The lines to be set down run from the line containing "Describe how this" through the final line of the data below; print them exactly and print nothing else.

## [Material for the task]
start
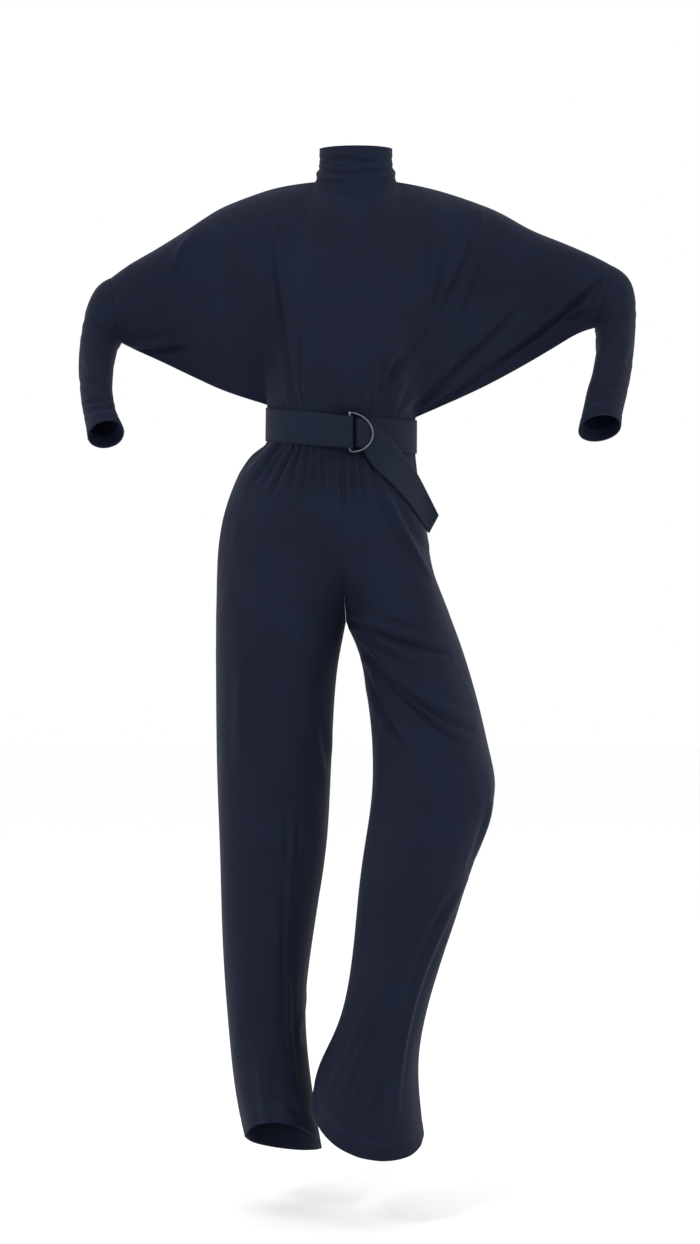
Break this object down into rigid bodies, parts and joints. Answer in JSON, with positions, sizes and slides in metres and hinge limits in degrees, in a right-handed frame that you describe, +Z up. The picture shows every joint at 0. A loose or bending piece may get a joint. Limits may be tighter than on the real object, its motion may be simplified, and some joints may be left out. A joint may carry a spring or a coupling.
{
  "type": "jumpsuit",
  "caption": "Dark jersey jumpsuit held as worn: high folded collar, batwing sleeves, sash belt closed with D-rings, wide trousers with one knee bent.",
  "frame": {"origin": "middle of the shoulder line, where the wearer's shoulders carry the garment", "axes": "+Z up along the garment, -Y out of its front, +X to the wearer's left"},
  "size_m": [0.8334, 0.3683, 1.5191],
  "materials": {
    "jersey": "matt blue-black knitted jersey",
    "belt_jersey": "the same jersey, doubled and pressed flat",
    "ring_metal": "satin grey plated wire"
  },
  "bodies": {
    "root": {"bodice_front": "jersey", "bodice_back": "jersey", "sleeve_right": "jersey", "sleeve_left": "jersey", "collar": "jersey", "trouser_front_right": "jersey", "trouser_back_right": "jersey", "trouser_front_left": "jersey", "trouser_back_left": "jersey", "belt": "belt_jersey", "d_ring_inner": "ring_metal", "d_ring_outer": "ring_metal"}
  },
  "joints": []
}
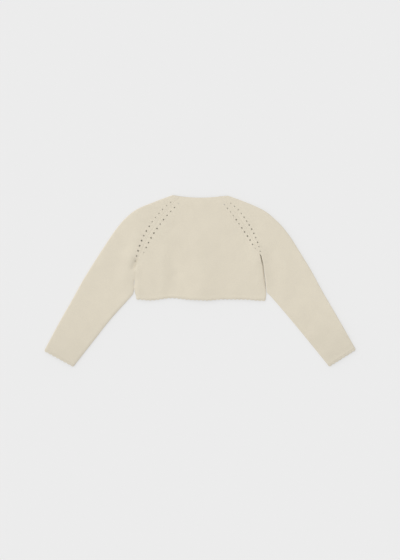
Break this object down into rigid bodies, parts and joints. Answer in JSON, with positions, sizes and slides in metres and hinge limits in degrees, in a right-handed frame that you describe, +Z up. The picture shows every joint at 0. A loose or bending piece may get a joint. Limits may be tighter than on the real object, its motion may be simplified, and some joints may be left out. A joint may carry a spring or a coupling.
{
  "type": "knitted shrug",
  "caption": "Cropped long-sleeved knitted shrug laid flat on its front, with raglan sleeves, rows of eyelets along the raglan seams and scalloped hem and cuffs.",
  "frame": {"origin": "middle of the floor area that the garment covers, on the floor", "axes": "+X towards the garment's right sleeve, +Y towards its neck, +Z up, out of its back"},
  "size_m": [0.7456, 0.4111, 0.0071],
  "materials": {
    "knit": "fine cream knit, matt, with a soft nap",
    "edging": "scalloped edging in the same cream yarn, matt"
  },
  "bodies": {
    "root": {"back": "knit", "front_left": "knit", "front_right": "knit", "sleeve_left": "knit", "sleeve_right": "knit", "hem_edging_back": "edging", "hem_edging_front_left": "edging", "hem_edging_front_right": "edging", "cuff_edging_left": "edging", "cuff_edging_right": "edging"}
  },
  "joints": []
}
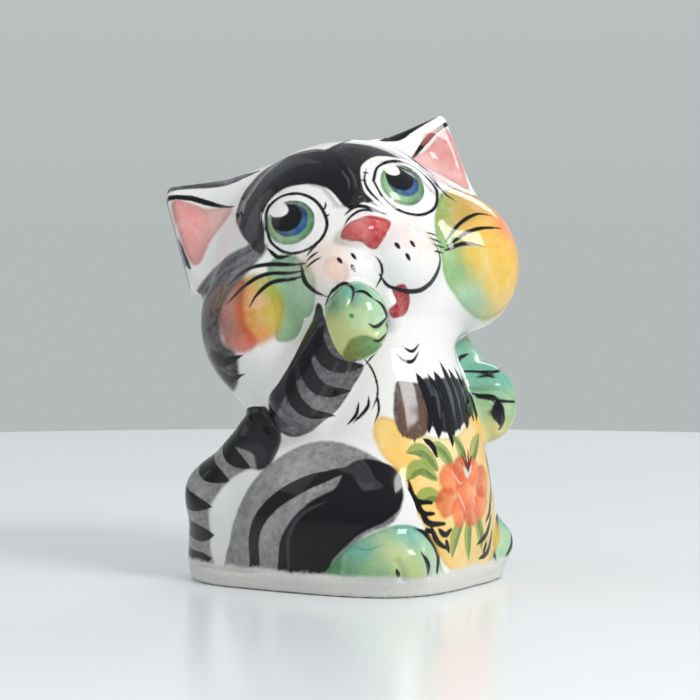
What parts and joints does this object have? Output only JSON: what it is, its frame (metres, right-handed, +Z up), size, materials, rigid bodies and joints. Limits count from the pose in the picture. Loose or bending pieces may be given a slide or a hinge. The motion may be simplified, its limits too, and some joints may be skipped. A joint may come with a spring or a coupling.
{
  "type": "souvenir figurine",
  "caption": "Hollow hand-painted porcelain cat, sitting with its head turned and one paw raised to its cheek, on a flat base.",
  "frame": {"origin": "middle of the bounding box, on the surface that the figurine stands on", "axes": "+Z up, +X the way the cat's body faces, -Y the haunch side that is on display; the face is turned between -Y and +X"},
  "size_m": [0.0494, 0.0416, 0.0704],
  "materials": {
    "painted_porcelain": "gloss",
    "bare_porcelain": "satin"
  },
  "bodies": {
    "root": {"base_plate": "bare_porcelain", "torso_shell": "painted_porcelain", "head_shell": "painted_porcelain", "right_cheek": "painted_porcelain", "left_cheek": "painted_porcelain", "muzzle": "painted_porcelain", "nose": "painted_porcelain", "tongue": "painted_porcelain", "forelock": "painted_porcelain", "right_ear": "painted_porcelain", "left_ear": "painted_porcelain", "right_haunch": "painted_porcelain", "left_haunch": "painted_porcelain", "right_foot": "painted_porcelain", "left_foot": "painted_porcelain", "tail": "painted_porcelain", "raised_arm": "painted_porcelain", "raised_paw": "painted_porcelain", "lowered_arm": "painted_porcelain", "lowered_paw": "painted_porcelain"}
  },
  "joints": []
}
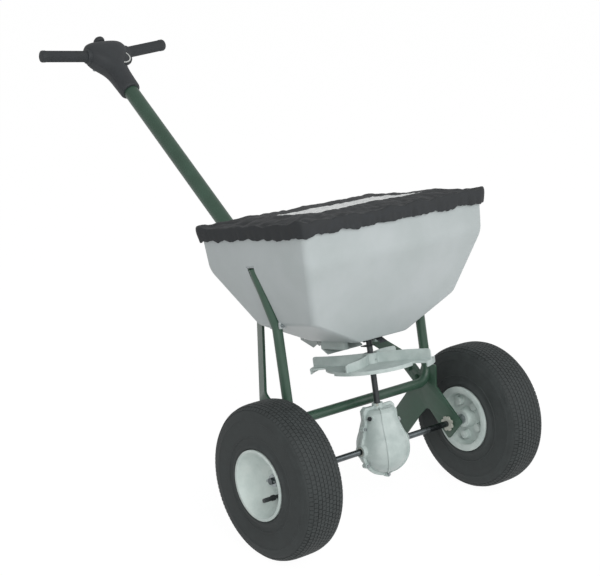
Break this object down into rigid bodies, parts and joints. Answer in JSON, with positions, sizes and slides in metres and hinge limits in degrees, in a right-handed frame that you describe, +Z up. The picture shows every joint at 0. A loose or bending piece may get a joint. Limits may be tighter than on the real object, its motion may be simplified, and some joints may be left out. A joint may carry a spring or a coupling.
{
  "type": "broadcast spreader",
  "caption": "Walk-behind broadcast spreader with a covered tapered hopper, spinning disc, bevel gearbox, two turf wheels, a rear stand and a sloping T handle.",
  "frame": {"origin": "on the ground under the middle of the overall box, 0.470 m behind the axle", "axes": "+X along the axle to the free wheel, +Y backwards towards the handle, +Z up"},
  "size_m": [0.693, 1.2697, 0.9454],
  "materials": {
    "hopper_plastic": "light grey moulded polyethylene, satin",
    "drive_plastic": "pale grey moulded nylon, satin",
    "rim_plastic": "off-white moulded polypropylene, satin",
    "bush_plastic": "natural nylon",
    "gate_plate": "stainless sheet",
    "green_paint": "dark green powder coat",
    "black_plastic": "black moulded plastic, fine texture",
    "dial_plastic": "pale moulded plastic",
    "grip_rubber": "black ribbed rubber",
    "tyre": "black turf tyre rubber",
    "valve_rubber": "black rubber",
    "zinc_steel": "zinc plated steel",
    "shaft_steel": "darkened steel",
    "gear_iron": "greased sintered iron",
    "cover_cloth": "black coated nylon with an elastic hem",
    "window_film": "clear flexible film"
  },
  "bodies": {
    "frame": {"hopper": "hopper_plastic", "shaft_bush": "bush_plastic", "gate_guide": "drive_plastic", "cross_tube": "green_paint", "side_plate_left": "green_paint", "side_plate_right": "green_paint", "stand_foot_left": "black_plastic", "stand_foot_right": "black_plastic", "upright_left": "green_paint", "upright_right": "green_paint", "arm_left": "green_paint", "arm_right": "green_paint", "axle_bearing_left": "bush_plastic", "axle_bearing_right": "bush_plastic", "arm_bolts": "zinc_steel", "plate_bolts": "green_paint", "hopper_bolts": "shaft_steel", "gearbox_front": "drive_plastic", "gearbox_back": "drive_plastic", "gearbox_screws": "zinc_steel", "gearbox_bushes": "bush_plastic", "gearbox_shaft_bush": "bush_plastic", "grease_plug": "black_plastic", "handle_tube": "green_paint", "rod_guide": "black_plastic", "housing_upper": "black_plastic", "housing_lower": "black_plastic", "housing_screws": "zinc_steel", "grip_core_left": "zinc_steel", "grip_core_right": "zinc_steel", "grip_left": "grip_rubber", "grip_right": "grip_rubber", "dial_pin": "zinc_steel"},
    "axle": {"axle": "zinc_steel", "axle_spacers": "zinc_steel", "end_washers": "zinc_steel", "end_pins": "zinc_steel", "bevel_gear": "gear_iron", "gear_pin": "zinc_steel", "rim_left": "rim_plastic", "tyre_left": "tyre", "valve_left": "valve_rubber"},
    "free_wheel": {"rim_right": "rim_plastic", "tyre_right": "tyre", "valve_right": "valve_rubber"},
    "spinner": {"drive_shaft": "shaft_steel", "bevel_pinion": "gear_iron", "pinion_pin": "zinc_steel", "impeller": "drive_plastic", "impeller_pin": "zinc_steel", "agitator": "zinc_steel"},
    "control": {"control_rod": "zinc_steel", "flow_knob": "black_plastic"},
    "gate": {"gate_slide": "gate_plate"},
    "dial": {"rate_dial": "dial_plastic"},
    "cover": {"hopper_cover": "cover_cloth", "cover_window": "window_film"}
  },
  "joints": [
    {"name": "axle_spin", "type": "hinge", "parent": "frame", "child": "axle", "pos_m": [0, -0.47, 0.165], "axis": [1, 0, 0], "continuous": true},
    {"name": "free_wheel_spin", "type": "hinge", "parent": "axle", "child": "free_wheel", "pos_m": [0.294, -0.47, 0.165], "axis": [1, 0, 0], "continuous": true},
    {"name": "spinner_spin", "type": "hinge", "parent": "frame", "child": "spinner", "pos_m": [0, -0.47, 0.165], "axis": [0, 0.2164, 0.9763], "continuous": true},
    {"name": "control_slide", "type": "slide", "parent": "frame", "child": "control", "axis": [0, 0.8261, 0.5635], "range_m": [0, 0.0299]},
    {"name": "gate_slide", "type": "slide", "parent": "frame", "child": "gate", "axis": [0, 0.9763, -0.2164], "range_m": [0, 0.0205]},
    {"name": "dial_turn", "type": "hinge", "parent": "frame", "child": "dial", "pos_m": [0.02, 0.55129, 0.89859], "axis": [0, -0.5635, 0.8261], "range_deg": [0, 270]},
    {"name": "cover_lift", "type": "slide", "parent": "frame", "child": "cover", "axis": [0, 0.2164, 0.9763], "range_m": [0, 0.3]}
  ],
  "couplings": [
    {"joint": "spinner_spin", "follows": "axle_spin", "ratio": -3},
    {"joint": "gate_slide", "follows": "control_slide", "ratio": 0.68455}
  ]
}
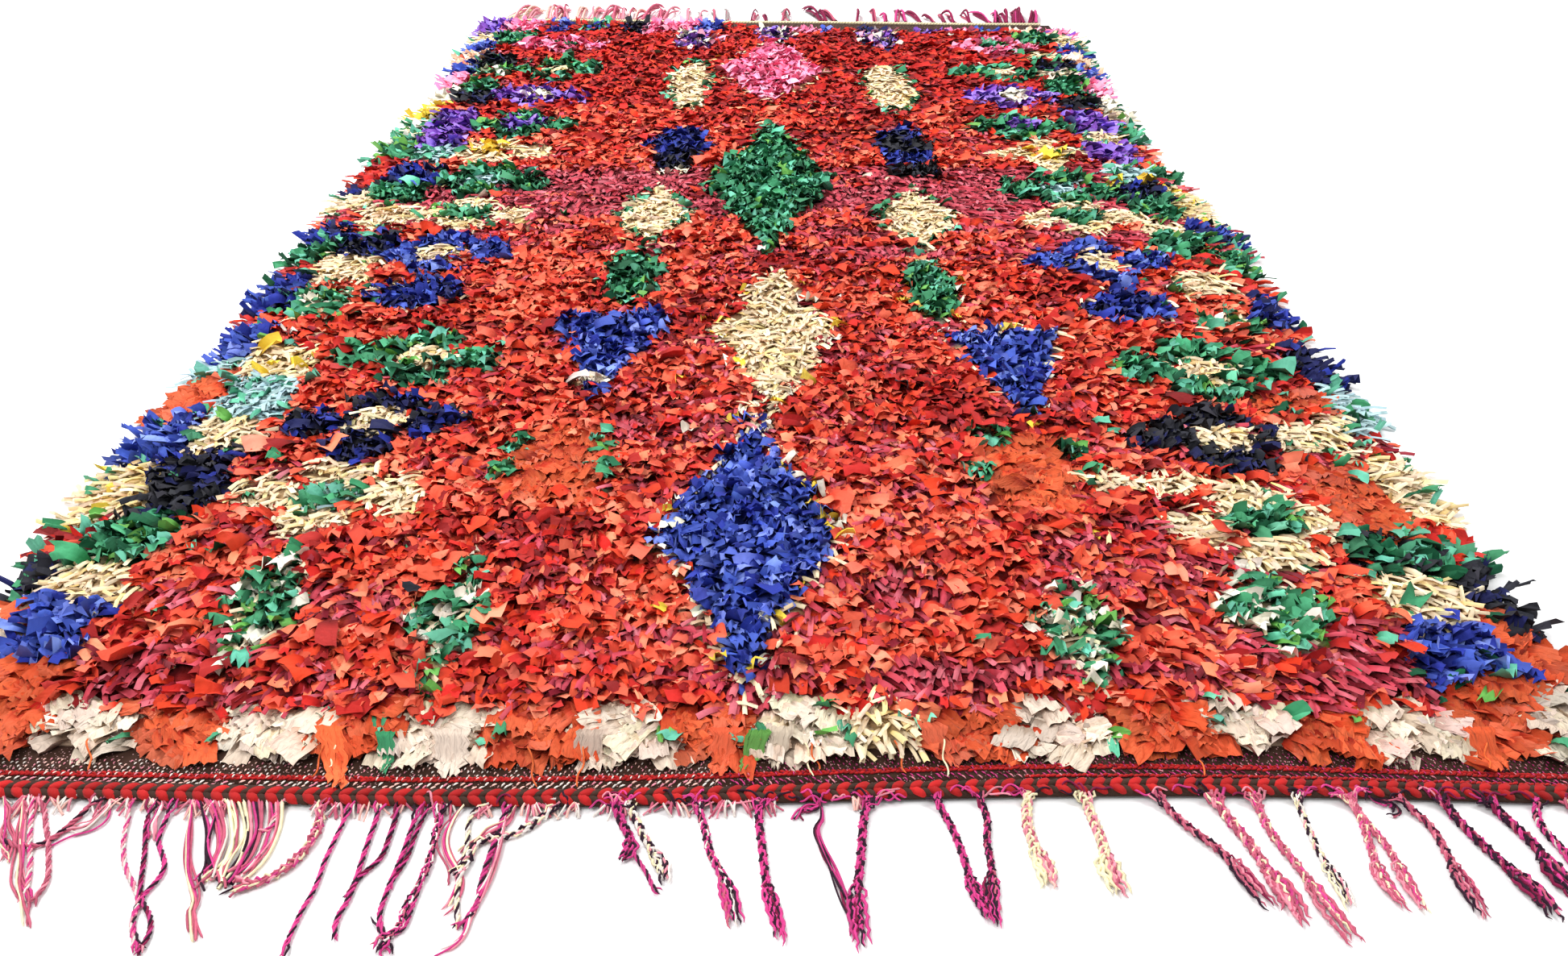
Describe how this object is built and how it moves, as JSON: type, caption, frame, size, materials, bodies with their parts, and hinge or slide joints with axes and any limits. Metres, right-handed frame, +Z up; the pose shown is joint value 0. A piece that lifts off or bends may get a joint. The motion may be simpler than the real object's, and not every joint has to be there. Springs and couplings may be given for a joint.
{
  "type": "moroccan rug",
  "caption": "Flat hand-knotted rag-pile rug with a woven ground, shaggy sides, a twined near edge with braided fringe and a corded, fringed far end.",
  "frame": {"origin": "middle of the flat underside, on the floor", "axes": "+X across the rug, +Y along it from the braided near end to the corded far end, +Z up out of the pile"},
  "size_m": [1.6881, 3.1953, 0.0394],
  "materials": {
    "ground_wool": "flat-woven dark brown wool with pale and pink warp flecks",
    "rag_pile": "torn cotton and jersey rags, matt, in red, orange, cream, blue and green",
    "twined_wool": "plump matt wool, red and dark brown",
    "fringe_yarn": "braided warp yarn in pink, magenta, cream and black",
    "cream_cord": "twisted pale wool cord"
  },
  "bodies": {
    "root": {"ground_weave": "ground_wool", "pile": "rag_pile", "twined_edge": "twined_wool", "near_fringe": "fringe_yarn", "far_cord": "cream_cord", "far_fringe": "fringe_yarn"}
  },
  "joints": []
}
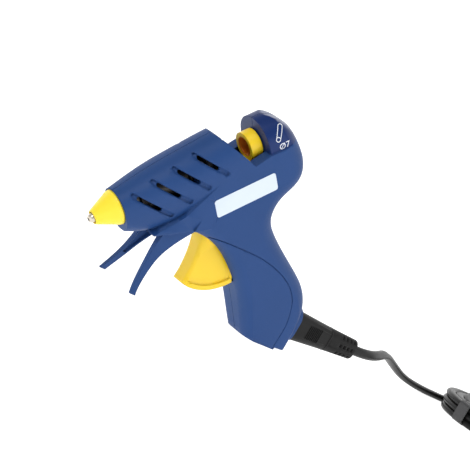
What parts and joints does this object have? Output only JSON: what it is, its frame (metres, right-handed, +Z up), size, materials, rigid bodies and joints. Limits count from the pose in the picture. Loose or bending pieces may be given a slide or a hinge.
end
## [Written solution]
Describe how this object is built and how it moves, as JSON: type, caption, frame, size, materials, bodies with their parts, and hinge or slide joints with axes and any limits. Metres, right-handed frame, +Z up; the pose shown is joint value 0. A piece that lifts off or bends may get a joint. The motion may be simpler than the real object's, and not every joint has to be there. Springs and couplings may be given for a joint.
{
  "type": "moroccan rug",
  "caption": "Flat hand-knotted rag-pile rug with a woven ground, shaggy sides, a twined near edge with braided fringe and a corded, fringed far end.",
  "frame": {"origin": "middle of the flat underside, on the floor", "axes": "+X across the rug, +Y along it from the braided near end to the corded far end, +Z up out of the pile"},
  "size_m": [1.6881, 3.1953, 0.0394],
  "materials": {
    "ground_wool": "flat-woven dark brown wool with pale and pink warp flecks",
    "rag_pile": "torn cotton and jersey rags, matt, in red, orange, cream, blue and green",
    "twined_wool": "plump matt wool, red and dark brown",
    "fringe_yarn": "braided warp yarn in pink, magenta, cream and black",
    "cream_cord": "twisted pale wool cord"
  },
  "bodies": {
    "root": {"ground_weave": "ground_wool", "pile": "rag_pile", "twined_edge": "twined_wool", "near_fringe": "fringe_yarn", "far_cord": "cream_cord", "far_fringe": "fringe_yarn"}
  },
  "joints": []
}
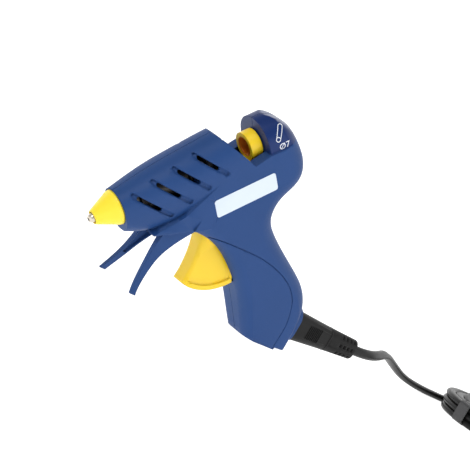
What parts and joints does this object have? Output only JSON: what it is, its frame (metres, right-handed, +Z up), size, materials, rigid bodies and joints. Limits count from the pose in the picture. Loose or bending pieces may be given a slide or a hinge.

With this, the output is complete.